Letztlich muss also wegen der technischen und rechnerischen Schwierigkeit bei der Feststellung der Geschwindigkeitsänderung des angestoßenen Fahrzeugs in der Regel ein unfallanalytischer Sachverständiger eingeschaltet werden.

Die Geschwindigkeiten von Fahrzeugen bei Auffahrunfällen können durch Rückrechnung ermittelt werden. Dafür werden zwei physikalische Grundsätze miteinander kombiniert, nämlich der Energie-Erhaltungs-Satz und der Impuls-Erhaltungs-Satz.

Nach dem Energie-Erhaltungs-Satz ist die Gesamtsumme der kinetischen Energien der Fahrzeuge vor der Kollision gleich der Summe der kinetischen Energien der Fahrzeuge nach der Kollision zuzüglich der geleisteten (also als Geschwindigkeit "verbrauchten") Formänderungsenergie.

Die kinetische Energie der beteiligten Fahrzeuge ist abhängig von deren Geschwindigkeit und ihrer Unfallmassen. Die Formänderungsenergie wird von Sachverständigen taxiert, indem sie bestimmte Erhaltungssatz-Werte auf die Masse der Fahrzeuge beziehen.

Schließlich wird bei der Berechnung mit Hilfe des Impuls-Erhaltungs-Satzes die Elastizität der Fahrzeugkarosserien berücksichtigt.

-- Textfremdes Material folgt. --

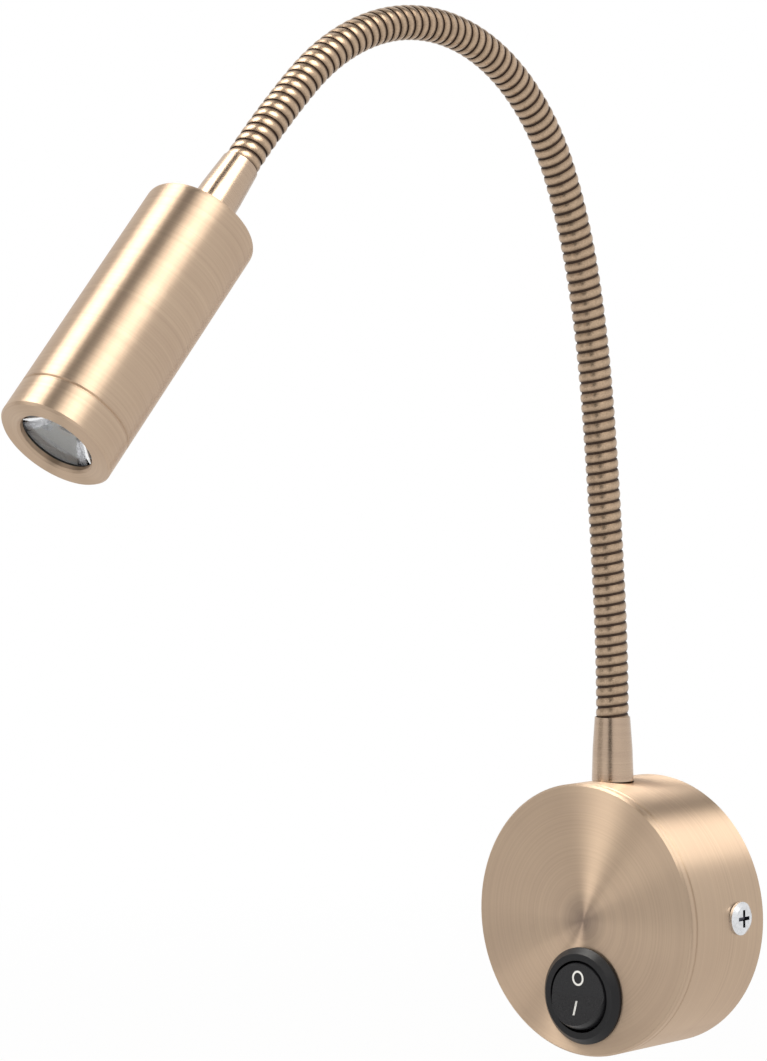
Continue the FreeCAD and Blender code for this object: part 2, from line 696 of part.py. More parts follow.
def make_canopy_leads():
    """The three mains leads inside the canopy."""
    level = number(LEAD_LEVEL)
    case_floor = number(DRIVER_LOW)
    side = size("terminal_width") - number(TERMINAL_LEFT)
    way_out = size("plate_thickness") + size("terminal_entry_height")
    heights = dict(terminal_heights())
    blade_end = size("canopy_depth") - size("switch_body_depth") - size("blade_reach")
    joint = blade_end + size("mains_lead_diameter") / 2
    blade = size("blade_width") / 2
    off_blade = blade + size("blade_run")
    common = -number(SWITCH_DROP)
    output = size("blade_offset") - number(SWITCH_DROP)
    along = size("component_offset")
    live = number(heights["live"])
    neutral = number(heights["neutral"])
    tail = side - size("lead_tail")
    outside = case_floor - size("lead_start")
    within = case_floor + size("lead_entry")
    make_lead("live_lead", "mains_lead_diameter", [
        FreeCAD.Vector(tail, -way_out, live), FreeCAD.Vector(side, -way_out, live),
        FreeCAD.Vector(-off_blade, -joint, common), FreeCAD.Vector(-blade, -joint, common)])
    make_lead("neutral_lead", "mains_lead_diameter", [
        FreeCAD.Vector(tail, -way_out, neutral), FreeCAD.Vector(side, -way_out, neutral),
        FreeCAD.Vector(side + size("neutral_sweep"), size("neutral_bow") - level,
                       case_floor - size("neutral_dip")),
        FreeCAD.Vector(-along, -level, outside), FreeCAD.Vector(-along, -level, within)])
    make_lead("switched_lead", "mains_lead_diameter", [
        FreeCAD.Vector(blade, -joint, output), FreeCAD.Vector(off_blade, -joint, output),
        FreeCAD.Vector(along, size("switched_bow") - level, case_floor - size("switched_dip")),
        FreeCAD.Vector(along, -level, outside), FreeCAD.Vector(along, -level, within)])


def make_lamp_lead(hinge_height):
    """The low-voltage lead from the driver up through the nut and ferrule into the hose."""
    level = number(LEAD_LEVEL)
    roof = number(DRIVER_HIGH)
    along = size("component_offset")
    out = number(HOSE_OUT)
    inside = size("canopy_diameter") / 2 - size("canopy_wall")
    make_lead("lamp_lead", "lamp_lead_diameter", [
        FreeCAD.Vector(along, -level, roof - size("lead_entry")),
        FreeCAD.Vector(along, -level, roof + size("lead_start")),
        FreeCAD.Vector(along / 2, -(level + out) / 2, (roof + inside - size("base_stub_length")) / 2),
        FreeCAD.Vector(0, -out, inside - size("base_stub_length") - size("lead_start")),
        FreeCAD.Vector(0, -out, hinge_height + size("lead_overhang"))])


# ---------------------------------------------------------------- ferrules and their nuts

def make_ferrule(name, length, stub):
    """Turned sleeve: a threaded stub below, a swelling foot, and a socket for the hose on top."""
    foot = "ferrule_foot_diameter / 2"
    belly = "ferrule_belly_diameter / 2"
    top = "ferrule_top_diameter / 2"
    socket = "hose_diameter / 2 + press_gap"
    bore = "stub_bore / 2"
    screw = "stub_diameter / 2"
    return turned(name, [
        (bore, f"-{stub}"), (screw, f"-{stub}"), (screw, "0"), (foot, "0"),
        (f"({foot} + {belly}) / 2", f"{length} / 4"), (belly, f"{length} / 2"), (top, length),
        (socket, length), (socket, f"{length} - ferrule_socket_depth"),
        (bore, f"{length} - ferrule_socket_depth")])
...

Die kombinatorische Berechnung unter Berücksichtigung der vorgenannten Größen ermöglicht es dem Sachverständigen, die Geschwindigkeiten zweier aufeinander geprallter Fahrzeuge exakt zum Kollisionszeitpunkt und auch genau nach diesem Zeitpunkt zu errechnen. Der Unterschied ist dann quasi die Geschwindigkeitsänderung, die das angestoßene Fahrzeug mit der durch den Aufprall verabreichten Beschleunigung erfahren hat.